Claims for damages, regardless of whether they are based on a material defect or not, and for which a limitation of the limitation periods is permissible, shall become statute-barred within one year from the end of the calendar year in which the claim arose and the injured party became aware of the circumstances giving rise to the claim or could have become aware without gross negligence.
Should any of these provisions of the above terms and conditions be invalid in whole or in part, the validity of the remaining provisions shall not be affected. The invalid provision shall be replaced by the provision that comes closest to the intended economic purpose in a legally effective manner.

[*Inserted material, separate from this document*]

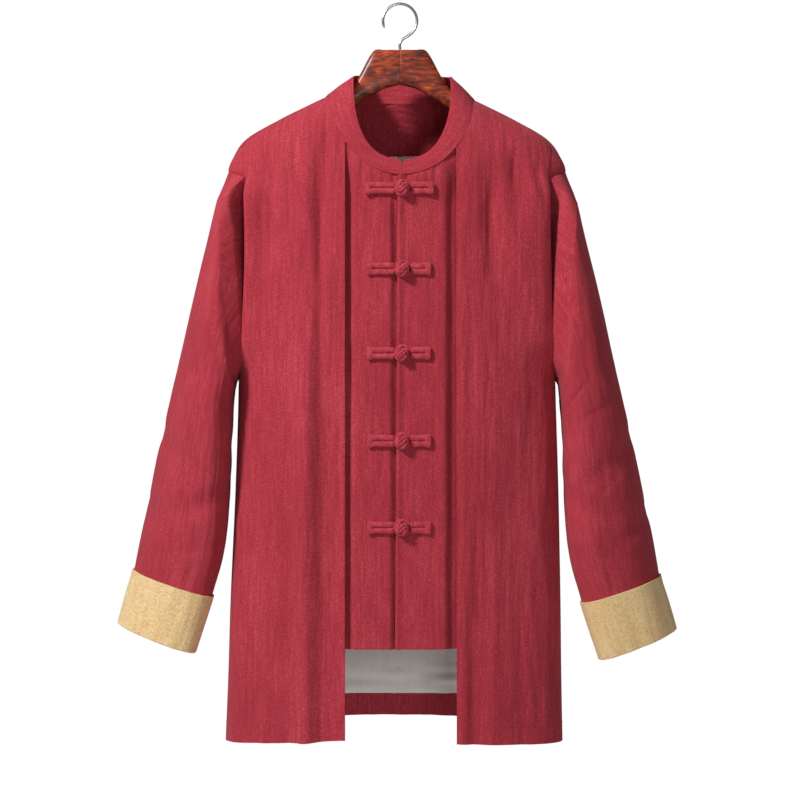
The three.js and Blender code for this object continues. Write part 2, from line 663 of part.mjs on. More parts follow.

These terms and conditions are binding for the buyer as soon as he has taken note of them or has been given the opportunity to take note of them. In principle, the current version shall be authoritative. If the Purchaser has not yet become aware of this version and has not had the opportunity to become aware of it, the version of its state of knowledge shall apply as a substitute.
If the purchaser cancels the order without bagobag GmbH being at fault, the services already rendered by us shall be invoiced proportionally and paid by the purchaser. With regard to the services not rendered, we shall be entitled to a lump-sum claim for damages in the amount of 15% of the order value, except in the case of termination for good cause. We reserve the right to prove higher or lower damages.
The place of performance and jurisdiction for deliveries and payments (including actions on checks and bills of exchange) as well as all disputes arising between the contracting parties from the contracts concluded between the parties shall be the registered office of the Seller (Berlin, Federal Republic of Germany).
The law of the Federal Republic of Germany shall apply exclusively.
The applicability of the UN Convention on Contracts for the International Sale of Goods and any uniform laws on the international sale of movable goods is excluded.